In a taped interview with CBS' "60 Minutes" on Sunday, Bernanke seemed to express a bit more optimism that this could be done, and said the U.S. has averted the risk of plunging into a depression.

But he noted that even if the recession ends this year, the unemployment rate will keep climbing past the current quarter-century high of 8.1 percent.

And he warned that one of the biggest potential dangers the nation faces is a lack of "political will" to solve the financial crisis.

Bernanke and his colleagues have pledged to use "all available tools" to battle the crisis and revive the economy.

One option advanced at its last meeting in January is buying long-term Treasury securities. Doing so would help further drive down mortgage rates and help the crippled housing market, economists said.

Another option put forward in January is expanding a Fed program aimed at bolstering the mortgage market.

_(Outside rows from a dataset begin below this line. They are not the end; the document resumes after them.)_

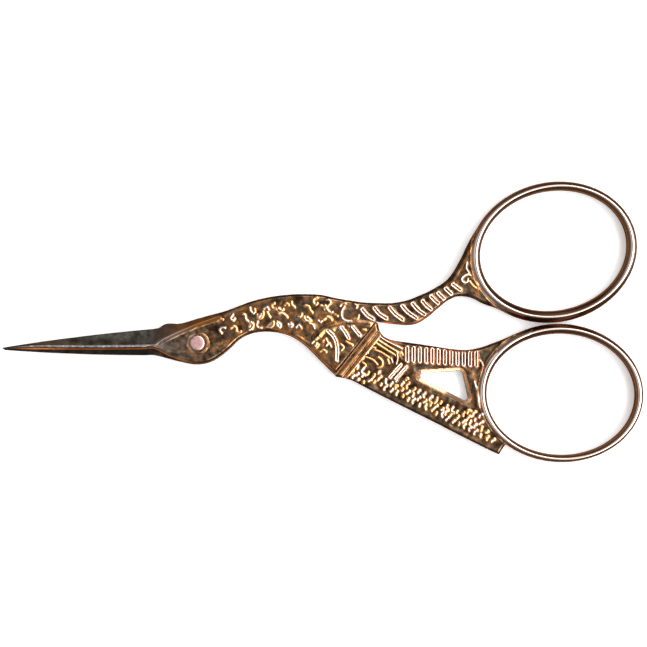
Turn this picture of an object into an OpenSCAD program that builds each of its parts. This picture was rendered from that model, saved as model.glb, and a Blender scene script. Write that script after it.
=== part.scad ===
// Stork embroidery scissors: two crossed halves that turn on one flush rivet, the stork's eye.
// Millimetres. The origin lies on the rivet's axis in the plane of the underside. The blades point
// to -X, the finger rings lie to +X, +Y is up with the stork's back, and +Z faces the viewer.
// The scissors are drawn closed. The bird half is in front, the leg half is crossed behind it.

/* [Pair] */
// Thickness of the closed pair over its flats
pair_t = 2.6; // [2:0.1:4]
// Running gap between the two flat inner faces
face_gap = 0.04; // [0.02:0.01:0.1]
// Gap where the halves stop against each other when closed
stop_gap = 0.1; // [0.06:0.02:0.3]

/* [Blades] */
// Pivot to the tip of the bird half's blade
blade_len = 27.4; // [22:0.2:40]
// How far the tip of the leg half's blade stays back
tip_back = 0.2; // [0:0.1:1]
// Thickness of the closed pair near the tip
tip_t = 0.9; // [0.6:0.1:1.8]
// Drop of the tip below the pivot
tip_drop = 0.75; // [0:0.05:1.5]
// Height of the closed blades above the pivot, at the heel
heel_up = 2; // [1.6:0.1:2.4]
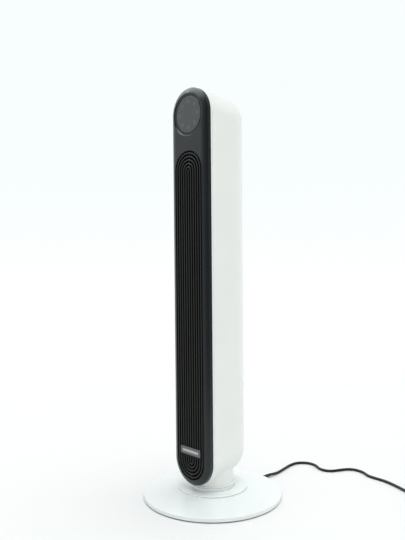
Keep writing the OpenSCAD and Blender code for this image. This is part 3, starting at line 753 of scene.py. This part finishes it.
def make_seat_lip():
    """The fixed lip that the collar turns over."""
    inner = NECK_R + 0.6 * MM
    edge = 0.5 * MM
    outline = [(inner, lip_low.z), (lip_high.x, lip_low.z)]
    outline += arc((lip_high.x - edge, lip_high.z - edge), edge, 0, 90, 4)
    outline += [(inner + 0.3 * MM, lip_high.z), (inner, lip_high.z - 0.3 * MM)]
    lip = piece("foot_lip", turned(outline, 160))
    dressed(evenly_shaded(lip), "foot_white", "base", "seat_lip")


# (Radius, height) outline of a rubber foot in millimetres, with a groove round its face
PAD = [(0, 0), (6.5, 0), (7, 0.3), (7.6, 0.3), (8.1, 0), (8.5, 0.15), (9, 0.8), (9, 2), (0, 2)]
PAD_COUNT = 6
PAD_RING_R = FOOT_R - 20 * MM


def make_rubber_feet():
    points, faces = turned([(r * MM, z * MM) for r, z in PAD], 40, closed=False)
    shapes = []
    for i in range(PAD_COUNT):
        angle = 2 * pi * i / PAD_COUNT
        at_x, at_y = PAD_RING_R * cos(angle), PAD_RING_R * sin(angle)
        shapes.append(([(x + at_x, y + at_y, z) for x, y, z in points], faces))
    dressed(piece("foot_pads", *shapes), "black_rubber", "base", "rubber_feet")


# ---------- swivel and housing ----------

RUN = BACK_CENTRE - trim_low.y
TOP_BACK = TOP_CENTRE - BACK_DROP
BOTTOM_BACK = BOTTOM_CENTRE + BACK_RISE
TOP_LEAN = atan2(BACK_DROP, RUN)
BOTTOM_LEAN = atan2(BACK_RISE, RUN)
NECK_INTO_SHELL = 2 * MM


def housing_underside(x, y):
    """Height of the housing's underside above a point of the floor."""
    if y > BACK_CENTRE:
        return BOTTOM_BACK - sqrt(HALF_W**2 - x**2 - (y - BACK_CENTRE) ** 2)
    centre = BOTTOM_BACK - BACK_RISE * (BACK_CENTRE - y) / RUN
    return centre - sqrt(HALF_W**2 - x**2) / cos(BOTTOM_LEAN)


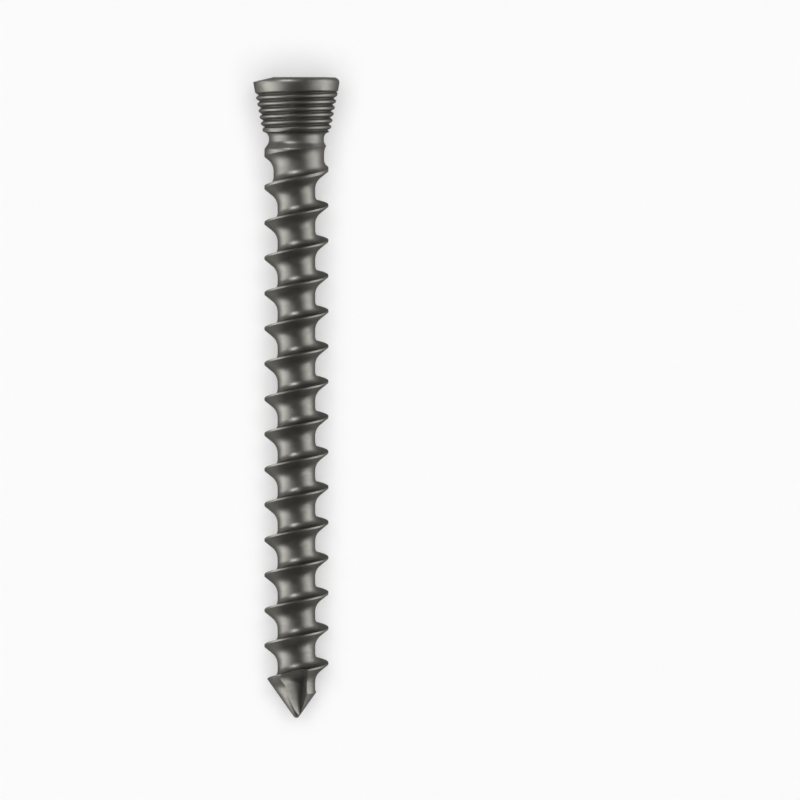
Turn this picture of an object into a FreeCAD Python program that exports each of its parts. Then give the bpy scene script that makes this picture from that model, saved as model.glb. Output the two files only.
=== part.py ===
"""Cancellous locking screw, lying on a flat surface as it comes to rest.

One turned and milled piece: a tapered head with a fine thread and a six-point star recess, a short
neck, a coarse deep thread along the whole shank and a fluted conical point.

The screw is modelled upright, tip at the origin and head up, and then laid down. Upright, -Y is
the side that faced the viewer. Lying, the head points to +Y and that side is on top.
Millimetres and degrees.
"""
import FreeCAD, Part
import math
import os

# Driving dimensions
THREAD_DIAMETER = 5.0
CORE_DIAMETER = 2.95
OVERALL_LENGTH = 50.0

PITCH = 2.75
CREST_WIDTH = 0.15           # flat land on top of the ridge
HEAD_SIDE_FLANK = 6.0        # the steep flank's angle from a plane across the axis
TIP_SIDE_FLANK = 38.0        # the sloping flank's angle from the same plane
ROOT_BREAK = 0.5             # reach of the flat that stands for the sloping flank's root radius
LAST_CREST = 4.34            # height of the last whole crest's upper edge, on the +X side
RUN_OUT_TURNS = 1.35         # turns in which the groove rises to nothing below the neck
GROOVE_STOP = 1.7            # from the head's underside down to where it has risen to nothing

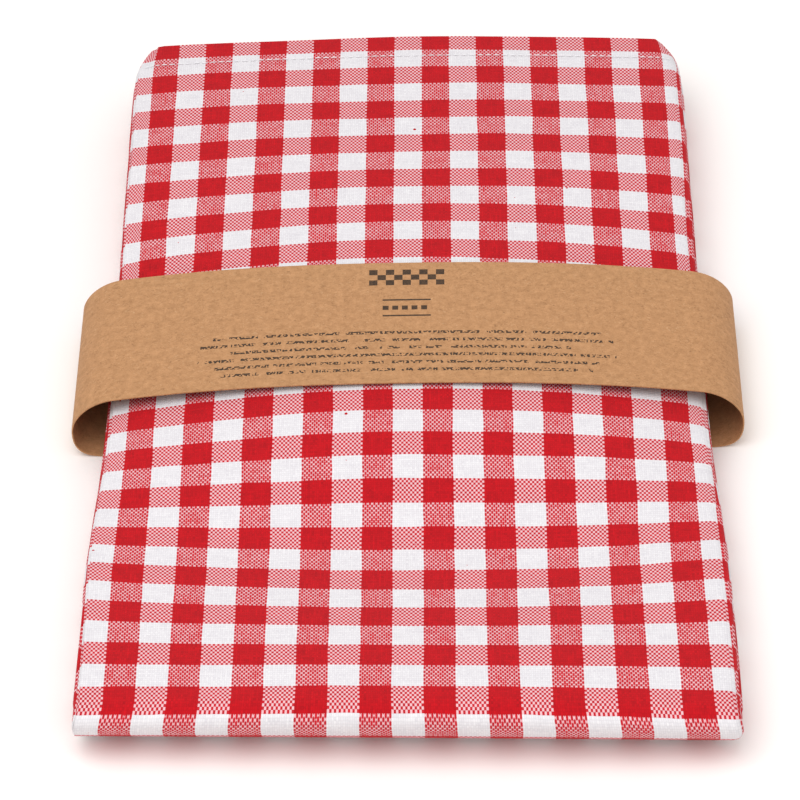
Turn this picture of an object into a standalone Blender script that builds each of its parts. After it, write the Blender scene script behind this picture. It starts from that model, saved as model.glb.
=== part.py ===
"""Folded gingham tablecloth in a paper belly band, in metres.

The cloth lies flat with its closed fold towards -Y and its two hems towards +Y.
X is across the pack, Z is up, and the origin is at the middle of the base.
Everything soft is shaped by one function, pack_point, from a plain block:
x across, y back from the front fold, and a level from 0 (base) to 1 (top).
"""

import math

import bmesh
import bpy
from mathutils import Vector
from mathutils.geometry import interpolate_bezier

# Overall sizes of the folded cloth
PACK_WIDTH = 0.205
PACK_LENGTH = 0.350
FRONT_HEIGHT = 0.0235
MIDDLE_HEIGHT = 0.0283
LEAVES = 4

# How the top of the pack rises, dips and drops to its shoulders
RISE_FROM = 0.080
RISE_TO = 0.160
DIP_DEPTH = 0.0034
DIP_PLACE = 0.078
DIP_REACH = 0.036
SHOULDER_DROP_ENDS = 0.0012
SHOULDER_DROP_BAND = 0.0070
SHOULDER_REACH = 0.100
SHOULDER_POWER = 3.0
SIDE_TUCK = 0.02

# Front fold and rear fold
FRONT_FOLD_DEPTH = 0.0115
UNDERCUT = 0.0060
UNDERCUT_REACH = 0.060
TIP_FORWARD = 0.0018
REAR_FOLD_DEPTH = 0.0060
REAR_FOLD_INSET = 0.010
FOLD_CORE = 0.10
STEP_DOWN = 0.014
LEAF_ROUND = 0.0020

# Hems, thread and care label
HEM_WIDTH = 0.0135
THREAD_WIDTH = 0.0007
THREAD_HEIGHT = 0.0004
THREAD_INSET = 0.0120
LABEL_WIDTH = 0.022
LABEL_DROP = 0.012
LABEL_THICKNESS = 0.0003
LABEL_PLACE = -0.070

# Belly band
BAND_LENGTH = 0.064
BAND_FRONT = 0.153
BAND_WALL = 0.0004
BAND_SHOULDER_DROP = 0.0058
BAND_TOP_POWER = 2.5
BAND_SHOULDER_PULL = 0.0075
BAND_BULGE_LEVEL = 0.44
BAND_BULGE_RISE = 0.25
BAND_BULGE_FALL = 0.36
BAND_UNDER_OUT = 0.001
BAND_UNDER_PULL = 0.009
BAND_LAP = 0.010
BAND_LAP_STEP = 0.012
GLUE_THICKNESS = 0.0001
GLUE_MARGIN = 0.004

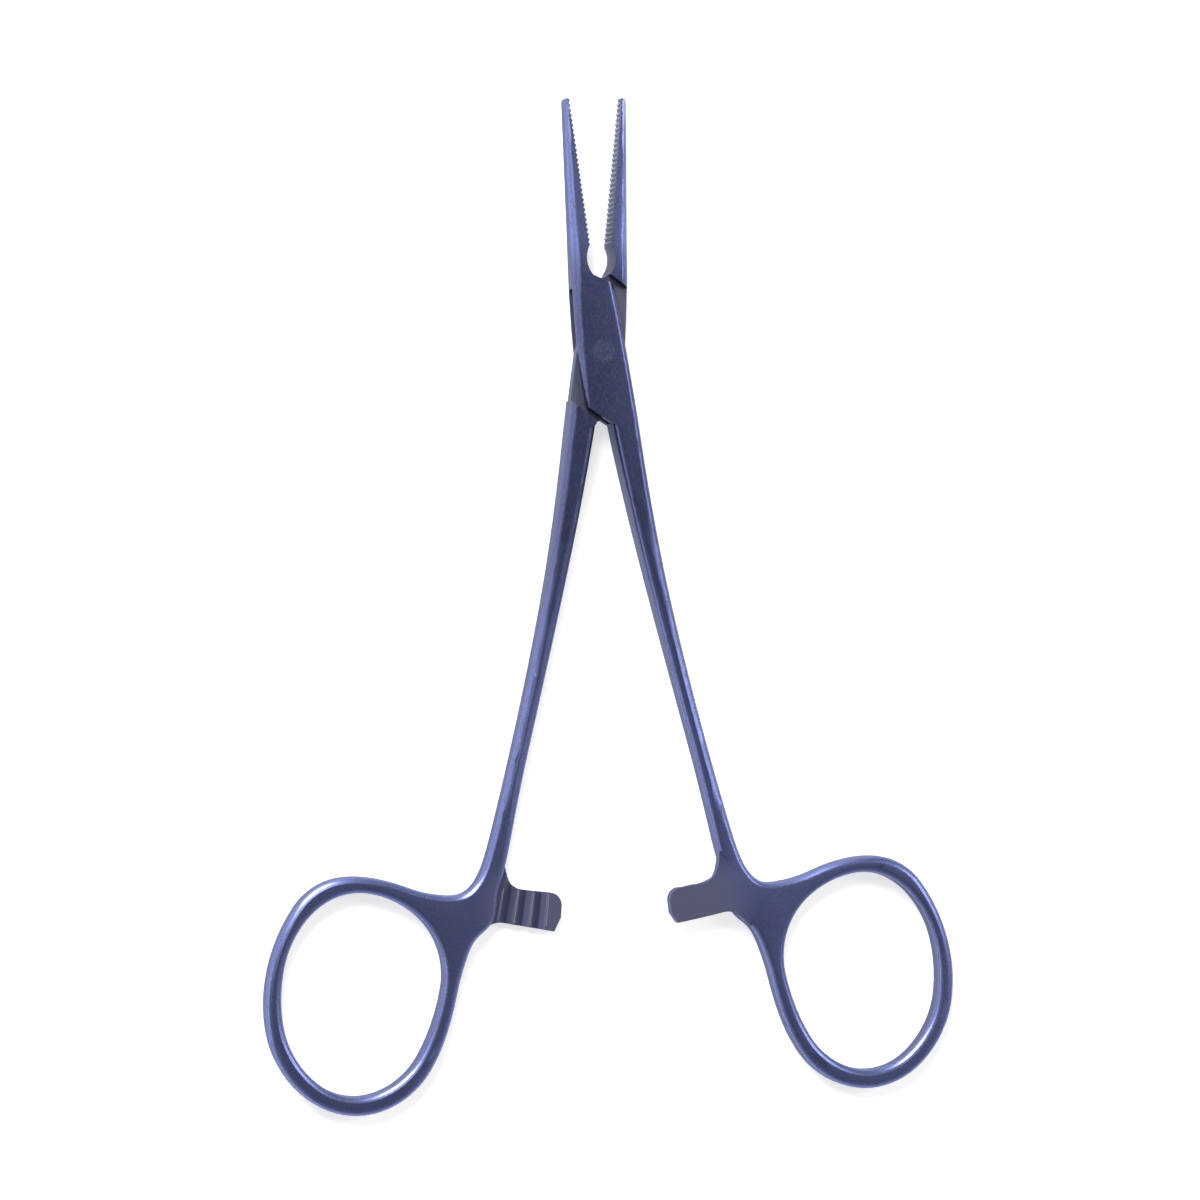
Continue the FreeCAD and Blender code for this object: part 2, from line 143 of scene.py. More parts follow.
def arithmetic(tree, kind, *terms):
    """The result of a maths node whose terms are sockets or plain numbers."""
    step = tree.nodes.new("ShaderNodeMath")
    step.operation = kind
    for socket, term in zip(step.inputs, terms):
        if isinstance(term, bpy.types.NodeSocket):
            tree.links.new(term, socket)
        else:
            socket.default_value = term
    return step.outputs[0]


def satin_grain_group():
    """Fine tumbled grain and slow clouding of a coated forging."""
    inputs = [("Grain size", GRAIN_MM), ("Cloud size", CLOUD_MM)]
    group, entry, result = node_group("satin_grain", inputs, ["Grain", "Cloud"])
    nodes, links = group.nodes, group.links
    place = nodes.new("ShaderNodeTexCoord")

    def noise(size_input, detail, stretch):
        mapping = nodes.new("ShaderNodeMapping")
        mapping.inputs["Scale"].default_value = (1.0, stretch, 1.0)
        links.new(place.outputs["Object"], mapping.inputs["Vector"])
        texture = nodes.new("ShaderNodeTexNoise")
        texture.inputs["Detail"].default_value = detail
        links.new(mapping.outputs["Vector"], texture.inputs["Vector"])
        links.new(arithmetic(group, "DIVIDE", 1.0 / MM, entry.outputs[size_input]), texture.inputs["Scale"])
        return texture.outputs["Fac"]

    links.new(noise("Grain size", GRAIN_DETAIL, GRAIN_STRETCH), result.inputs["Grain"])
    links.new(noise("Cloud size", CLOUD_DETAIL, CLOUD_STRETCH), result.inputs["Cloud"])
    return group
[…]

The Fed could boost its purchases of debt issued or guaranteed by mortgage giants Fannie Mae and Freddie Mac. Since that program was announced late last year, mortgage rates have fallen.

Average rates on 30-year mortgages are now 5.03 percent, down from 6.13 percent a year ago, according to Freddie Mac.

The recession, in its second year and already the longest in a quarter-century, has turned out to be more severe than the Fed had anticipated, Bernanke conceded last week: "My forecasting record on this recession is about the same as the win-loss record of the Washington Nationals."

Even as the Fed pledges to use all tools to battle the crisis, it's mindful of the risks of pumping more money into the economy, bailing out financial institutions and leaving a key rate near zero for too long.

Those steps could ignite inflation, put ever-more taxpayers' money in danger and encourage companies to make high-stake gambles, confident the government stands ready to rescue them.

Against that backdrop, some economists say the Fed won't announce any new policy actions Wednesday but instead will hold them in reserve should the economy or financial markets take a turn for the worse.

"The Fed is going to want to keep some of its powder dry," said Richard Yamarone, economist at Argus Research.

"They are going to wait to see the whites of the eyes of doom and gloom before they roll out a new program or expand other ones." Much is riding on a new program, created by the Fed and the Treasury Department, to spur lending for auto, education, credit card and other consumer loans.

The Fed later this month will start providing up to $200 billion in financing to investors to buy up such debt. The program could generate up to $1 trillion of lending for businesses and households, the government says.

It will be expanded to include commercial real estate, though that component won't be part of the initial rollout.